TASK DIRECTIONS
Report each line of the data that has "FreeCAD" somewhere in it.

RAW RECORDS
......

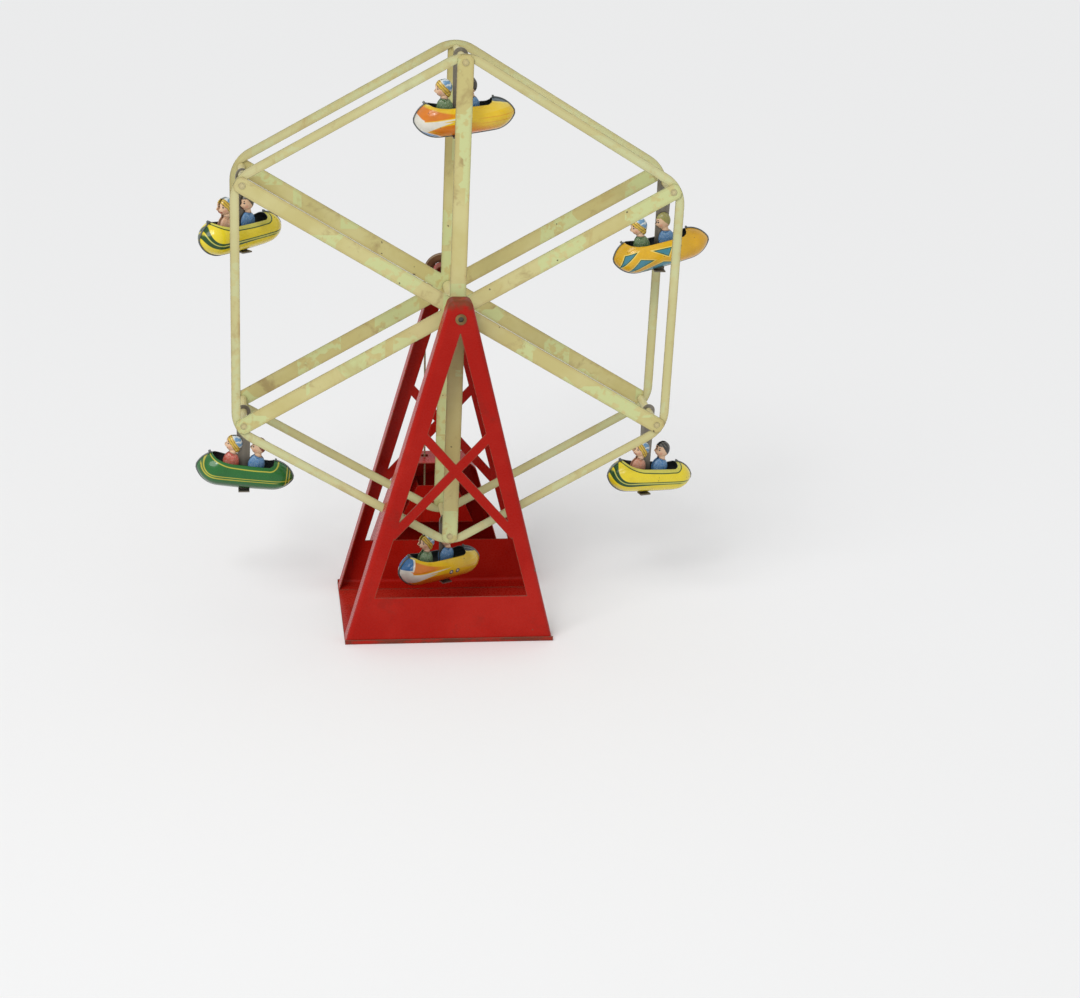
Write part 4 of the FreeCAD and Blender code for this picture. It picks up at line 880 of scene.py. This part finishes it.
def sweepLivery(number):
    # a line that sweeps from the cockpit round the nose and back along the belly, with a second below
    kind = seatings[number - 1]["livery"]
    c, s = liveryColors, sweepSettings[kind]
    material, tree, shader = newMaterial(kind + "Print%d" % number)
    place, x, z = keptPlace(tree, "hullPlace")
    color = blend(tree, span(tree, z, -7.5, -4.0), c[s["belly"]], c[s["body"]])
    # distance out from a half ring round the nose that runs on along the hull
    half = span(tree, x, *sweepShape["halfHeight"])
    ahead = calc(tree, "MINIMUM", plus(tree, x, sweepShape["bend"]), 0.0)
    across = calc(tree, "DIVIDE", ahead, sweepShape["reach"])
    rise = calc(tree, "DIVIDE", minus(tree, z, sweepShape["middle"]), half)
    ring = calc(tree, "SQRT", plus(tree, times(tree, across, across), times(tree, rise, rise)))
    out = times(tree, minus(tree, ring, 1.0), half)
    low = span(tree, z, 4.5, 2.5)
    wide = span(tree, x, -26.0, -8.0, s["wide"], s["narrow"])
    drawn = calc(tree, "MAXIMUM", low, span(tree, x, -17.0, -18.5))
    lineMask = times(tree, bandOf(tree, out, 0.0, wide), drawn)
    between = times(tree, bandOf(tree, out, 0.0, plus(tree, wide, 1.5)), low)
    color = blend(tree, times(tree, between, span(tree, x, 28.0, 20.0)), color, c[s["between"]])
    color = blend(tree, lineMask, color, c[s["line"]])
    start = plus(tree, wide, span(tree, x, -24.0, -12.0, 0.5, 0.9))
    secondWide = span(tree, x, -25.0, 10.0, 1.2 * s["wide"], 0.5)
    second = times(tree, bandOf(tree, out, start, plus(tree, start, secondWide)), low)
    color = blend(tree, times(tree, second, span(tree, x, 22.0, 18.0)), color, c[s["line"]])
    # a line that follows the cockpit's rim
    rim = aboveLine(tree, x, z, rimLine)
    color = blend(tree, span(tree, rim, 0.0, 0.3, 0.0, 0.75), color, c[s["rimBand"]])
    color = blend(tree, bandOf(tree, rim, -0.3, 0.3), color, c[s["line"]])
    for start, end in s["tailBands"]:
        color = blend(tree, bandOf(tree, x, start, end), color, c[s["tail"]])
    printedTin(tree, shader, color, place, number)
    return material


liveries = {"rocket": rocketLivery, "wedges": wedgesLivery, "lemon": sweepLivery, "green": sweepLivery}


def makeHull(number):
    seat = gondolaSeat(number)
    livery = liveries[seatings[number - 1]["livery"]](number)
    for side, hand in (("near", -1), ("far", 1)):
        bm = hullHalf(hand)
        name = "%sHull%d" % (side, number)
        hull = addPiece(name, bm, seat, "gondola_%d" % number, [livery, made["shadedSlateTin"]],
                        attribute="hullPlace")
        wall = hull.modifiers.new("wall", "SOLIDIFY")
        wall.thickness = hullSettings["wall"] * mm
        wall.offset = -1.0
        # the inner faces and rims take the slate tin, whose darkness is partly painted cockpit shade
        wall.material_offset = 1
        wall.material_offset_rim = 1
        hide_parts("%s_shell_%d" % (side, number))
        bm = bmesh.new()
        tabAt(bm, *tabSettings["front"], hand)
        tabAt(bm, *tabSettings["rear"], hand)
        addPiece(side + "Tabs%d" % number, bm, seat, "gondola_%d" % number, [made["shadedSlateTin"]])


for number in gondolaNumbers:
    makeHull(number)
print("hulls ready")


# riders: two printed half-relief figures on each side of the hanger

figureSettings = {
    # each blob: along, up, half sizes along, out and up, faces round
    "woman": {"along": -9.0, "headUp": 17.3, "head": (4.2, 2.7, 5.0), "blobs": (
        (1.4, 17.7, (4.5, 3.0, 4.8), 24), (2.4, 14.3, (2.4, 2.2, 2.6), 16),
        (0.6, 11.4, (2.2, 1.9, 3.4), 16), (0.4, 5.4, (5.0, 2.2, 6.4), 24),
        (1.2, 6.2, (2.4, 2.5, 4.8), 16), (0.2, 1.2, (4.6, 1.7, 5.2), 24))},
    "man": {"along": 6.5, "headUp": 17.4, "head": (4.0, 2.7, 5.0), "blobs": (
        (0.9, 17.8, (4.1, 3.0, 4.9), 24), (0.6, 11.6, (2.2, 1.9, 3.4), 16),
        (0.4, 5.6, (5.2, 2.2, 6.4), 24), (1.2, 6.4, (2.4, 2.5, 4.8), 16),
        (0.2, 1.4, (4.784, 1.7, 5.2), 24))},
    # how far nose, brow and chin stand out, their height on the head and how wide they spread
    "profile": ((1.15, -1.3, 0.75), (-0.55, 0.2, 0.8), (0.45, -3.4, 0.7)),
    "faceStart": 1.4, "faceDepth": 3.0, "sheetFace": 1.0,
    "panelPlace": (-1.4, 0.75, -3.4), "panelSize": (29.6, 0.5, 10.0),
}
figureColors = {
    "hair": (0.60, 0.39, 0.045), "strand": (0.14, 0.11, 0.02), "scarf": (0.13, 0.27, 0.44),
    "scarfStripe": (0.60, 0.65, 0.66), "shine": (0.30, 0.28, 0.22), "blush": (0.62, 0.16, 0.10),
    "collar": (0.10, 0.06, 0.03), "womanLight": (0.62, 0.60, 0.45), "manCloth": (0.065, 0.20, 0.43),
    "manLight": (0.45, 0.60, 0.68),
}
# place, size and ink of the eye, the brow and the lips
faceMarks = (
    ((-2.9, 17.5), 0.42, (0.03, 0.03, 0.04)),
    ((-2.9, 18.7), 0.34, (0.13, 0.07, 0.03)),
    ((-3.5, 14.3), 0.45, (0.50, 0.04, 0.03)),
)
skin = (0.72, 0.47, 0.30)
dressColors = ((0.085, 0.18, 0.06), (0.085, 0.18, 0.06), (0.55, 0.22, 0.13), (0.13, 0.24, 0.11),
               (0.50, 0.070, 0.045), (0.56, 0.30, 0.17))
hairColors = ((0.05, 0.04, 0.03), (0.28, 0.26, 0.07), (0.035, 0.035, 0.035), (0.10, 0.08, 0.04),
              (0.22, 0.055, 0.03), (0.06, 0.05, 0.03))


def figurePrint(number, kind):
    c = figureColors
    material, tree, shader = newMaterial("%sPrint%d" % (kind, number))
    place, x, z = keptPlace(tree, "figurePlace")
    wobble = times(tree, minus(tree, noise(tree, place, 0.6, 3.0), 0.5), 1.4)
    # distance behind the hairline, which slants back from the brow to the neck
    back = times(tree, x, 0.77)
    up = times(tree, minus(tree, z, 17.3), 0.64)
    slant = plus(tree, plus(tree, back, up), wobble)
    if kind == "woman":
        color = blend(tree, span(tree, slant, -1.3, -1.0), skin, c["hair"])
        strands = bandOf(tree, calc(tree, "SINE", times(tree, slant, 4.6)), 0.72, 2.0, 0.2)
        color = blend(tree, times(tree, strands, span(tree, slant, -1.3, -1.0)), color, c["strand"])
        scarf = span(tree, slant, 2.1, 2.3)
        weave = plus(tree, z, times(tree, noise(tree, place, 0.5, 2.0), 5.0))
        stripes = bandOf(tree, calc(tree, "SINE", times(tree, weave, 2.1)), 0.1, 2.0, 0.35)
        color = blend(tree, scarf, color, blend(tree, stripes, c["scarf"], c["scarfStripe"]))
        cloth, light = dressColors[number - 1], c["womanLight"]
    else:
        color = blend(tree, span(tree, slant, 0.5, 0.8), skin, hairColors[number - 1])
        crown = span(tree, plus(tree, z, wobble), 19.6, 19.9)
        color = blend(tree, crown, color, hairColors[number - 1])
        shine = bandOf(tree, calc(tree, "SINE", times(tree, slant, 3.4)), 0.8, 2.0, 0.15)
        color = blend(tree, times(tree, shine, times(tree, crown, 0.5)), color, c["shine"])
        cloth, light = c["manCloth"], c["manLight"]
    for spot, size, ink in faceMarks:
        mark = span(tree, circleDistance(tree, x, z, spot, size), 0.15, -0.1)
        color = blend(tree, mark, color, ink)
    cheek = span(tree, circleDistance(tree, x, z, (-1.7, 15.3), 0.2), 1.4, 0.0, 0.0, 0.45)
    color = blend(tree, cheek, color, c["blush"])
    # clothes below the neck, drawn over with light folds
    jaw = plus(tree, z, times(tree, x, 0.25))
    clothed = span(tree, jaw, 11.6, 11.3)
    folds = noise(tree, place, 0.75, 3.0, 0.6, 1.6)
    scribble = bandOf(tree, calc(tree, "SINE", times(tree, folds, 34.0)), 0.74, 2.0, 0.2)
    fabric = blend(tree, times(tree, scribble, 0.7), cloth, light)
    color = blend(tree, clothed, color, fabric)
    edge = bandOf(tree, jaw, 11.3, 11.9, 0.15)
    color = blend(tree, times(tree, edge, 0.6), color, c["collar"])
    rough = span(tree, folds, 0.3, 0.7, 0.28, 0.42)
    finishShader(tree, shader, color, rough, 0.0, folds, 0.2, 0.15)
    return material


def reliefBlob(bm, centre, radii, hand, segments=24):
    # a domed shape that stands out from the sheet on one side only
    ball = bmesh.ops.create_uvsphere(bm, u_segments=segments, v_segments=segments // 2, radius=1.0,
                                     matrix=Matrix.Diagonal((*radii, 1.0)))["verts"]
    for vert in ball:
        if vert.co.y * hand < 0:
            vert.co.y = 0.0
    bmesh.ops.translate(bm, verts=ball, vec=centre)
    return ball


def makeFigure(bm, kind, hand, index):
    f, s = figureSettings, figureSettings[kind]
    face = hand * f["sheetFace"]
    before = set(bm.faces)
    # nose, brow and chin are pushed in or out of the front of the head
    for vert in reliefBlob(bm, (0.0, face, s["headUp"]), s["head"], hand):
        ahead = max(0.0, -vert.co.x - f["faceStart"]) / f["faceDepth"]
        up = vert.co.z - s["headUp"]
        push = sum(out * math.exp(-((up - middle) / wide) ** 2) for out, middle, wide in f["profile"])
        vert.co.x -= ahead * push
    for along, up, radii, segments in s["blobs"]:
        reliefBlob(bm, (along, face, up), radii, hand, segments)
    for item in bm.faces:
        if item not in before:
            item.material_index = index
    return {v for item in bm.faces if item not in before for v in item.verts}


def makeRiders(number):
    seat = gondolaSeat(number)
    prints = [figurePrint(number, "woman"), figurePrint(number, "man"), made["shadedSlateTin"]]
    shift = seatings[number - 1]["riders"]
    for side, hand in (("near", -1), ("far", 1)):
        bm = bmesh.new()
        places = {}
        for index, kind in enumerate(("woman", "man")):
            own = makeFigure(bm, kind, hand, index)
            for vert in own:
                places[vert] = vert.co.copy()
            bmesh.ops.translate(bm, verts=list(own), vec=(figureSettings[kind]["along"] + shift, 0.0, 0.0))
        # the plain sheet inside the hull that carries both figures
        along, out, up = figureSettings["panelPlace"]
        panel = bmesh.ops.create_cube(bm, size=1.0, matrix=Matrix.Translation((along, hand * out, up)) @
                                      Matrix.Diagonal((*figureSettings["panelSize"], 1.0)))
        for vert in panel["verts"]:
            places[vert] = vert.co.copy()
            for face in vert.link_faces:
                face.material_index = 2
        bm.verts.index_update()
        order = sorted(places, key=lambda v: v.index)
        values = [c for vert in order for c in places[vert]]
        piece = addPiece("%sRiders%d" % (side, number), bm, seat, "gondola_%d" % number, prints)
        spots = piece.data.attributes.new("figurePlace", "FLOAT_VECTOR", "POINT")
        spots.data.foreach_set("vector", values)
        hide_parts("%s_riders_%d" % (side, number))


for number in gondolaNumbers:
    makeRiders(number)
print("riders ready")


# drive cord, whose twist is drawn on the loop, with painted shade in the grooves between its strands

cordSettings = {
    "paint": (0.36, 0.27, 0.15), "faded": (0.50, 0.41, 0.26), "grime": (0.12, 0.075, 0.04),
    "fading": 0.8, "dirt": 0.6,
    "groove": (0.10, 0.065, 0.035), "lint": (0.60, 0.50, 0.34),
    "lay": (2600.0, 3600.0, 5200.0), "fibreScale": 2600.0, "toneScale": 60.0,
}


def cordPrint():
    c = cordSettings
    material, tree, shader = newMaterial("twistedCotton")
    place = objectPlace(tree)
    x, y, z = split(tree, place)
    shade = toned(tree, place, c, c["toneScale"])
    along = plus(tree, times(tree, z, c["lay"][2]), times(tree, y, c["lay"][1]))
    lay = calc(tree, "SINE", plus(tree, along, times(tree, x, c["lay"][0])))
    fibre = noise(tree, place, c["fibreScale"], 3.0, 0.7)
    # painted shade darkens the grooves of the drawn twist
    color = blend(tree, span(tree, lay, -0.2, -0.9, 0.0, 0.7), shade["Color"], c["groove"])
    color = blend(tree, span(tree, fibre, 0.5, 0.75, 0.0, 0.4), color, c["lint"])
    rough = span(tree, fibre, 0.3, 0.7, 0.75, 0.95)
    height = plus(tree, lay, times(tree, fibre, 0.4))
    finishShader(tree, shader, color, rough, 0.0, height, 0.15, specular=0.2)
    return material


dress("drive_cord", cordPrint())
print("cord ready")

......

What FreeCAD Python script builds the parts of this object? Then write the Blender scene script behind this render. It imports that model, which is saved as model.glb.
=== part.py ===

......

RESPONSE
Write part 4 of the FreeCAD and Blender code for this picture. It picks up at line 880 of scene.py. This part finishes it.
What FreeCAD Python script builds the parts of this object? Then write the Blender scene script behind this render. It imports that model, which is saved as model.glb.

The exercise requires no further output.